La parità di genere non è solo un diritto umano fondamentale, ma la condizione necessaria per un mondo prospero, sostenibile e in pace. Il contrasto alle diseguaglianze è tra gli obiettivi prioritari dell’Agenda 2030, che delinea uno stretto collegamento tra empowerment delle donne e sviluppo sostenibile e raccomanda un approccio per genere, generazione, territorio e origine etnica, trasversale a tutti gli obiettivi fissati per orientare le politiche e le strategie definite dall’Agenda stessa. Il Dipartimento per le pari opportunità ha da tempo avviato, anche in collaborazione con il Ministero dell’Istruzione, iniziative volte a promuovere le pari opportunità e a contrastare gli stereotipi di genere nei percorsi scolastici. Per combattere lo stereotipo della presunta scarsa attitudine delle studentesse verso le discipline STEM (Science, Technology, Engineering, Mathematics), è nata Scientix, la community europea che promuove la collaborazione tra insegnanti, ricercatori, decisori politici e professionisti che si occupano di educazione alle STEM; il progetto, coordinato da European Schoolnet con il supporto economico del programma quadro Horizon 2020, ha attivato anche una rete di Punti di Contatto Nazionali che operano a livello nazionale e locale e che in Italia è stata affidata all’Indire.

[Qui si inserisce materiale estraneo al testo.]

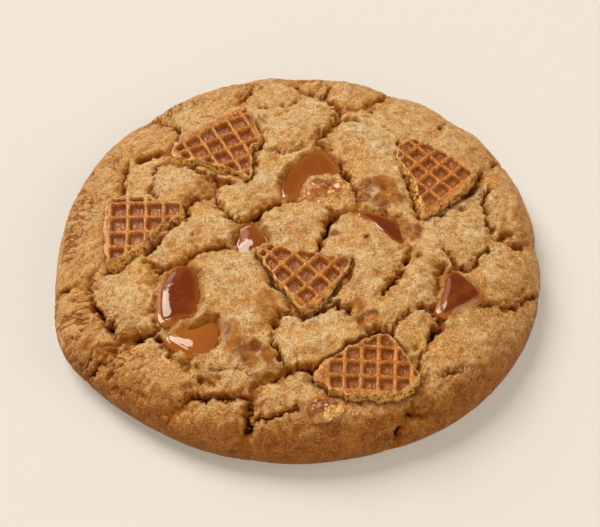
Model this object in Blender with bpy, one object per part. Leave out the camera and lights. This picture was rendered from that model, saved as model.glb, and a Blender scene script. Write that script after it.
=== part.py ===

Anche in questo caso, la diffusione delle iniziative indicate, deve essere capillare per valorizzare le tematiche sulle differenze di genere, per mettere in risalto il contributo delle donne in tutte le discipline e per superare gli stereotipi sessisti. Maria Montessori è un esempio di tutto questo, una donna straordinaria, una grande scienziata vissuta all’inizio del Novecento, che con il suo insegnamento ha rivoluzionato la pedagogia. Un modo nuovo di fare scuola con al centro le bambine e i bambini accompagnati dalla creatività, dalla libertà e dalla disciplina. Idee senza tempo, tuttora funzionanti e riconosciute in tutto il mondo, un metodo ancora validissimo, per l’approccio educativo, per l’autonomia e l’autoregolazione.
Da sempre le donne sono state le protagoniste della nostra storia, deportate nei lager, quasi la metà non fece più ritorno e per i sopravvissuti, e per i loro familiari, la vita non fu più la stessa. Madri, mogli, sorelle e figlie, dopo l’arresto dei propri uomini, si ritrovarono improvvisamente a gestire, da sole, un quotidiano di fame e miseria, un isolamento sociale, in cui la vita si dibatteva tra silenzio e umili lavori. Oggi la società si manifesta nella forma della cultura, in un insieme di comportamenti e modi di pensare comuni, che sono in continua evoluzione. Se non vi fossero differenze anche biologiche tra le singole persone, uomini e donne, che li spingono a ricercare, a scoprire e a creare autonomamente, la società non sarebbe mai cambiata. Essa di certo accetta con fatica i cambiamenti, è un insieme di interdipendenze, di condizionamenti, di incompatibilità, all’interno del quale operano uomini e donne con proprie caratteristiche.
Dal settimo rapporto Eures si evince che una donna, ogni tre giorni, è stata vittima di femminicidio. La scommessa è quella di prevenire forme gravi di maltrattamento familiare, con l’implementazione di una strategia unitaria, partecipata e multidimensionale.
Tutto questo non è facile perché le donne, seppure tendono ad essere forti, sognano che le cose, forse, si possano cambiare, hanno il coraggio, raro, di dire no.